>> BEGIN INFORMATION SHOWN

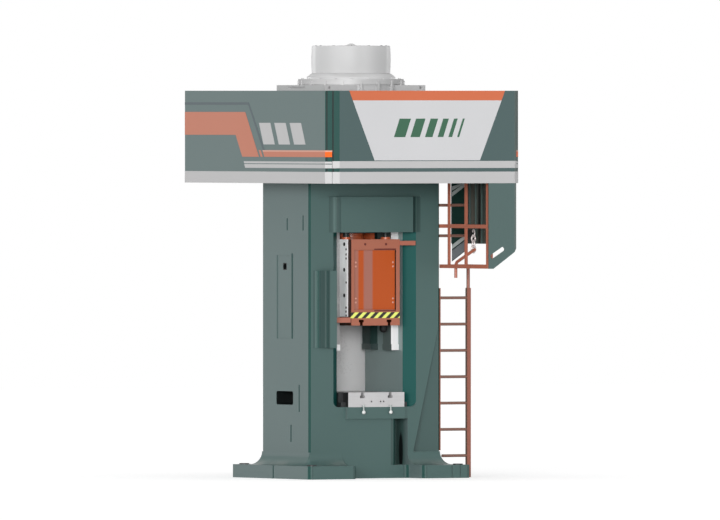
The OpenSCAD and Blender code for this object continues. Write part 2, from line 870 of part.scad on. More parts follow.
module platform_beams() {
    y_end = inner_d / 2;
    z1 = beam_z + beam_h;
    color(green) {
        both_x() slab([near_x, -y_end, beam_z], [near_x + beam_w, y_end, z1]);
        both_x() slab([far_x - beam_w, -y_end + corner_leg, beam_z], [far_x, y_end - corner_leg, z1]);
        both_y() slab([-near_x, -y_end, beam_z], [near_x, -y_end + beam_w, z1]);
        both_y() slab([-near_x, front_y - beam_w, beam_z], [near_x, front_y, z1]);
        four() slab([near_x + beam_w, -y_end + corner_leg, beam_z],
                    [far_x - beam_w, -y_end + corner_leg + beam_w, z1]);
        both_y() slab([-beam_w / 2, -y_end + beam_w, beam_z], [beam_w / 2, front_y - beam_w, z1]);
    }
}

module floor_end() {
    c = corner_leg;
    x = inner_w / 2;
    y = inner_d / 2;
    translate([0, 0, floor_z]) linear_extrude(floor_t) polygon([
        [-x, front_y], [-x, -y + c], [-x + c, -y], [x - c, -y], [x, -y + c], [x, front_y]
    ]);
}

module platform_floor_front() {
    hatch_x = near_x + beam_w;
    color(steel) difference() {
        floor_end();
        slab([hatch_x, -ladder_y - hatch_gap - hatch_l, floor_z - bite],
             [hatch_x + hatch_w, -ladder_y - hatch_gap, floor_z + floor_t + bite]);
    }
}

module platform_floor_rear() { color(steel) mirror([0, 1, 0]) floor_end(); }

module platform_floor_right() {
    color(steel) slab([near_x, front_y, floor_z], [inner_w / 2, -front_y, floor_z + floor_t]);
}

module platform_floor_left() { mirror([1, 0, 0]) platform_floor_right(); }

// Strip that follows one side of the parapet and half of each folded corner.
// Distances are outward from the panel's outer face, and the face is at y = -half_d.
module side_plan(half_w, half_d, inner, outer) {
    fold = tan(22.5);
    bend = half_w - corner_leg;
    seam_x = half_w - corner_leg / 2;
    seam_y = corner_leg / 2;
    s = sqrt(0.5);
    end = seam / 2 * s;
    right = [
        [bend + outer * fold, -outer], [seam_x - end + outer * s, seam_y - end - outer * s],
        [seam_x - end + inner * s, seam_y - end - inner * s], [bend + inner * fold, -inner]
    ];
    left = [for (i = [3 : -1 : 0]) [-right[i][0], right[i][1]]];
    translate([0, -half_d]) polygon(concat(right, left));
}

module front_side(inner, outer) { side_plan(plat_w / 2, plat_d / 2, inner, outer); }
module left_side(inner, outer) { rotate([0, 0, -90]) side_plan(plat_d / 2, plat_w / 2, inner, outer); }

module fascia_front() {
    color(green) translate([0, 0, plat_z]) linear_extrude(panel_z) front_side(-sheet_t, 0);
}
module fascia_rear() { mirror([0, 1, 0]) fascia_front(); }
module fascia_left() {
    color(green) translate([0, 0, plat_z]) linear_extrude(panel_z) left_side(-sheet_t, 0);
}
module fascia_right() { mirror([1, 0, 0]) fascia_left(); }

module base_strip() {
    color(pale) translate([0, 0, plat_z]) linear_extrude(strip_h) {
        both_y() front_side(0, skin_t);
        both_x() left_side(0, skin_t);
    }
}

// Outline on the left panel: s runs towards the front and z is the height above the panel's foot
module on_left_panel() {
    translate([-plat_w / 2, 0, plat_z]) rotate([90, 0, -90]) linear_extrude(skin_t) children();
}

// Skin on the side half of the left front corner
module corner_skin(z, h) {
    reach = corner_leg + 2 * bite;
    translate([0, 0, plat_z + z]) linear_extrude(h) intersection() {
        left_side(0, skin_t);
        translate([-plat_w / 2 - skin_t - bite, -plat_d / 2 - bite]) square(reach);
    }
}

module pale_bands() {
    line_h = 23;
    lower_h = 43;
    side_end = plat_d / 2 - corner_leg;
    start = -240;
    gap = 9;
    color(pale) {
        both_y() translate([0, 0, plat_z + band_z]) linear_extrude(band_h) front_side(0, skin_t);
        both_x() {
            corner_skin(band_z, lower_h);
            corner_skin(band_z + lower_h + gap, line_h);
        }
        both_x() on_left_panel() for (run = [[band_z, lower_h, 12], [band_z + lower_h + gap, line_h, 0]])
            polygon([
                [start + run[2] + run[1] / 2, run[0]], [side_end, run[0]],
                [side_end, run[0] + run[1]], [start + run[2], run[0] + run[1]]
            ]);
    }
}

module sign_panel() {
    top = panel_z - cap_h;
    low = band_z + band_h + 8;
    edge = sign_top - (sign_top - sign_low) * cap_h / (panel_z - low);
    color("white") translate([0, 0, plat_z]) through_y(-plat_d / 2 - skin_t, -plat_d / 2) polygon([
        [-sign_low, low], [sign_low, low], [edge, top], [-edge, top]
    ]);
}

module sign_cap_band() {
    top = panel_z - cap_h;
    low = band_z + band_h + 8;
    edge = sign_top - (sign_top - sign_low) * cap_h / (panel_z - low);
    color(orange) translate([0, 0, plat_z]) through_y(-plat_d / 2 - skin_t, -plat_d / 2) polygon([
        [-edge, top], [edge, top], [sign_top, panel_z], [-sign_top, panel_z]
    ]);
}

module side_stripes() {
    rear = -plat_d / 2 + corner_leg;
    front = plat_d / 2 - corner_leg;
    slope = 0.6;
    wide_top = wide_z + wide_h;
    run_top = run_z + run_h;
    upper = -209;
    lower = -420;
    tip = upper + (wide_top - run_z) * slope;
    mid = upper + (wide_top - run_top) * slope;
    bar = 42;
    color(orange) both_x() corner_skin(run_z, run_h);
    color(orange) both_x() on_left_panel() {
        polygon([
            [rear, wide_z], [lower, wide_z], [lower + (wide_z - run_z) * slope, run_z], [tip, run_z],
            [upper, wide_top], [rear, wide_top]
        ]);
        polygon([[tip + bar, run_z], [tip + 2 * bar, run_z], [mid + 2 * bar, run_top], [mid + bar, run_top]]);
        polygon([[tip + 3 * bar, run_z], [front, run_z], [front, run_top], [mid + 3 * bar, run_top]]);
    }
}

// Ladder

module ladder_stile() {
    neck_r = 20;
    color(orange) {
        slab([stile_x, -ladder_y - stile_d / 2, 0], [stile_x + stile_w, -ladder_y + stile_d / 2, stile_top]);
        translate([stile_x + stile_w / 2, -ladder_y, stile_top - bite])
            cylinder(r = neck_r, h = cage_z - stile_top + bite);
    }
}

module ladder_wall_bar() {
    color(orange) slab([near_x, -ladder_y - wall_bar[0], base_t + base_fillet + 10],
                       [near_x + wall_bar[1], -ladder_y + wall_bar[2], stile_top]);
}

module ladder_rungs() {
    color(orange) for (i = [0 : floor((stile_top - rung_z) / rung_pitch)]) {
        z = rung_z + i * rung_pitch;
        start = z < base_t + base_fillet + 30 ? near_x + 40 : near_x + wall_bar[1];
        translate([start, -ladder_y + rung_in, z]) rotate([0, 90, 0])
            cylinder(r = rung_r, h = stile_x - start);
    }
}

// Cage

module post(x, y, foot = cage_z + rail_h) {
    slab([x - post_w / 2, y - post_w / 2, foot], [x + post_w / 2, y + post_w / 2, beam_z]);
}

module cage_posts() {
    color(orange) {
        for (y = [-cage_front, -cage_mid_y, -cage_rear_y]) post(cage_x, y);
        for (y = [-cage_mid_y, -ladder_y]) post(post_x, y);
        post(post_x, -cage_front, plat_z - side_shield_h);
    }
}

module side_rail(x, y0) {
    slab([x - post_w / 2, y0 - post_w / 2, cage_z],
         [x + post_w / 2, -ladder_y + post_w / 2, cage_z + rail_h]);
}

module cage_rails() {
    bay = cage_x + post_w / 2;
    mid_z = cage_z + mid_rail;
    color(orange) {
        side_rail(cage_x, -cage_front);
        side_rail(post_x, -cage_mid_y);
        for (y = [-cage_mid_y, -ladder_y])
            slab([bay, y - post_w / 2, cage_z], [post_x - post_w / 2, y + post_w / 2, cage_z + rail_h]);
        for (y = [[-cage_front, -cage_mid_y], [-cage_mid_y, -cage_rear_y]])
            slab([cage_x - post_w / 2, y[0] + post_w / 2, mid_z],
                 [cage_x + post_w / 2, y[1] - post_w / 2, mid_z + rail_h]);
        slab([near_x, -ladder_y - post_w / 2, mid_z],
             [post_x - post_w / 2, -ladder_y + post_w / 2, mid_z + rail_h]);
    }
}

module cage_rungs() {
    color(orange) for (i = [1 : 2]) translate([near_x, -ladder_y, cage_z + 20 + i * cage_pitch])
        rotate([0, 90, 0]) cylinder(r = rung_r, h = post_x - post_w / 2 - near_x);
}

// Tube that climbs beside the left posts, then turns forwards in one bend
module grab_tube() {
    tube_r = 18;
    bend_r = 60;
    turn = 69.5;
    slope_len = 400;
    start_y = cage_rear_y + 96;
    x = cage_x + post_w / 2 + tube_r;
    drop = 110;
    low = cage_z - drop;
    knee = cage_z + 20;
    color(orange) translate([x, -start_y, 0]) {
        translate([0, 0, low]) cylinder(r = tube_r, h = knee - low);
        translate([0, -bend_r, knee]) {
            rotate([90, 0, 90]) rotate_extrude(angle = turn) translate([bend_r, 0]) circle(tube_r);
            rotate([turn, 0, 0]) translate([0, bend_r, 0]) cylinder(r = tube_r, h = slope_len);
        }
    }
}

module shield_front() {
    foot = cage_z;
    right = plat_w / 2 - corner_leg / 2;
    color(green) difference() {
        translate([0, 0, foot]) linear_extrude(plat_z - foot) difference() {
            front_side(-sheet_t, 0);
            translate([-plat_w, -plat_d]) square([plat_w + shield_left, plat_d]);
        }
        through_y(-plat_d, 0) polygon([
            [shield_left + shield_flat, foot - bite], [right + bite, foot - bite],
            [right + bite, foot + shield_drop + bite], [right, foot + shield_drop],
            [shield_left + shield_flat, foot]
        ]);
        translate([shield_left + shield_slot[0], 0, foot + shield_slot[1]]) rotate([0, -shield_slot[4], 0])
            through_y(-plat_d, 0) rounded(shield_slot[2], shield_slot[3], 20);
    }
}

module shield_side() {
    x = plat_w / 2 - sheet_t;
    front = -plat_d / 2 + corner_leg + shield_front_gap;
    foot = plat_z - side_shield_h;
    color(green) {
        slab([x, front, foot], [plat_w / 2, -shield_rear_y, plat_z]);
        for (i = [1 : 5])
            slab([x - shield_rib, rib_y(i) - shield_rib, foot], [x + bite, rib_y(i) + shield_rib, plat_z]);
    }
}

module junction_box() {
    x = plat_w / 2 - sheet_t - shield_rib;
    y = rib_y(4) - shield_rib;
    z = cage_z + box_z;
    color(pale) slab([x - box_size[0], y, z], [x, y + box_size[1], z + box_size[2]]);
}

frame_casting();
anchor_washers();
rear_guard_sheet();
guide_rail_front_left();
guide_rail_front_right();
guide_rail_rear_left();
guide_rail_rear_right();
guide_stops();
bolster_plate();
bolster_clamps();
bolster_side_pads();
ejector_cylinder();
ejector_pin();
rod_seals();
bearing_cover();
thrust_bearing();
screw_bush();
motor_pedestal();
motor_base_ring();
stator_housing();
stator_core();
motor_top_cover();
main_screw();
rotor();
slide_body();
slide_cover_panel();
hazard_strip();
slide_bottom_plate();
slide_liners();
slide_nut();
nut_ring();
slide_arm_left();
slide_arm_right();
balance_lugs();
balance_rods();
platform_beams();
platform_floor_front();
platform_floor_rear();
platform_floor_left();
platform_floor_right();
fascia_front();
fascia_rear();
fascia_left();
fascia_right();
base_strip();
pale_bands();
sign_panel();
sign_cap_band();
side_stripes();
ladder_stile();
ladder_wall_bar();
ladder_rungs();
cage_posts();
cage_rails();
cage_rungs();
grab_tube();
shield_front();
shield_side();
junction_box();
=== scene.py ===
"""Electric screw press: its finishes, fine parts, light and camera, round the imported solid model."""
import logging
import math
from dataclasses import dataclass, replace
from enum import Enum
from typing import Optional, Sequence, Union

import bmesh
import bpy
import numpy as np
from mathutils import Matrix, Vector


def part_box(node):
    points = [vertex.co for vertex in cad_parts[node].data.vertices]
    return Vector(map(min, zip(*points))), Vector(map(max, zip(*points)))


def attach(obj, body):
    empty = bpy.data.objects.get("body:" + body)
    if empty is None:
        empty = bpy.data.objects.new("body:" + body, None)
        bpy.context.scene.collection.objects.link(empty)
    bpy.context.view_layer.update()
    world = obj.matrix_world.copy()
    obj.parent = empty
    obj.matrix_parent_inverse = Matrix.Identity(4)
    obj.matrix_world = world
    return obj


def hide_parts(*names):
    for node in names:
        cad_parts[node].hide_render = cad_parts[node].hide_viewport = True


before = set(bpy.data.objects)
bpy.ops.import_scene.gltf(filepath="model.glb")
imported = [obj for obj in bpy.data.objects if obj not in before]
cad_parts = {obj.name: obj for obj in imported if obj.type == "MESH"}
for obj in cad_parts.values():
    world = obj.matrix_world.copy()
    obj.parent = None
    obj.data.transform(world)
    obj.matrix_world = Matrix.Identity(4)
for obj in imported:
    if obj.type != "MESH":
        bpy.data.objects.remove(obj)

LOG = logging.getLogger("screw_press")
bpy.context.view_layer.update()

Triple = tuple[float, float, float]
Colour = Triple
Span = tuple[float, float]
Mesh = tuple[np.ndarray, np.ndarray]
Socket = bpy.types.NodeSocket
Input = Union[float, Sequence[float], Socket]
Layers = Sequence[tuple[Input, Input]]


# Node helpers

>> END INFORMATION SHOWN

WHAT TO WORK ON:
Give again only the lines that run from the line with "balance_lugs();" to the line with "imported = [obj". Include both of those lines exactly as written.

ANSWER FOR THE TASK:
balance_lugs();
balance_rods();
platform_beams();
platform_floor_front();
platform_floor_rear();
platform_floor_left();
platform_floor_right();
fascia_front();
fascia_rear();
fascia_left();
fascia_right();
base_strip();
pale_bands();
sign_panel();
sign_cap_band();
side_stripes();
ladder_stile();
ladder_wall_bar();
ladder_rungs();
cage_posts();
cage_rails();
cage_rungs();
grab_tube();
shield_front();
shield_side();
junction_box();
=== scene.py ===
"""Electric screw press: its finishes, fine parts, light and camera, round the imported solid model."""
import logging
import math
from dataclasses import dataclass, replace
from enum import Enum
from typing import Optional, Sequence, Union

import bmesh
import bpy
import numpy as np
from mathutils import Matrix, Vector


def part_box(node):
    points = [vertex.co for vertex in cad_parts[node].data.vertices]
    return Vector(map(min, zip(*points))), Vector(map(max, zip(*points)))


def attach(obj, body):
    empty = bpy.data.objects.get("body:" + body)
    if empty is None:
        empty = bpy.data.objects.new("body:" + body, None)
        bpy.context.scene.collection.objects.link(empty)
    bpy.context.view_layer.update()
    world = obj.matrix_world.copy()
    obj.parent = empty
    obj.matrix_parent_inverse = Matrix.Identity(4)
    obj.matrix_world = world
    return obj


def hide_parts(*names):
    for node in names:
        cad_parts[node].hide_render = cad_parts[node].hide_viewport = True


before = set(bpy.data.objects)
bpy.ops.import_scene.gltf(filepath="model.glb")
imported = [obj for obj in bpy.data.objects if obj not in before]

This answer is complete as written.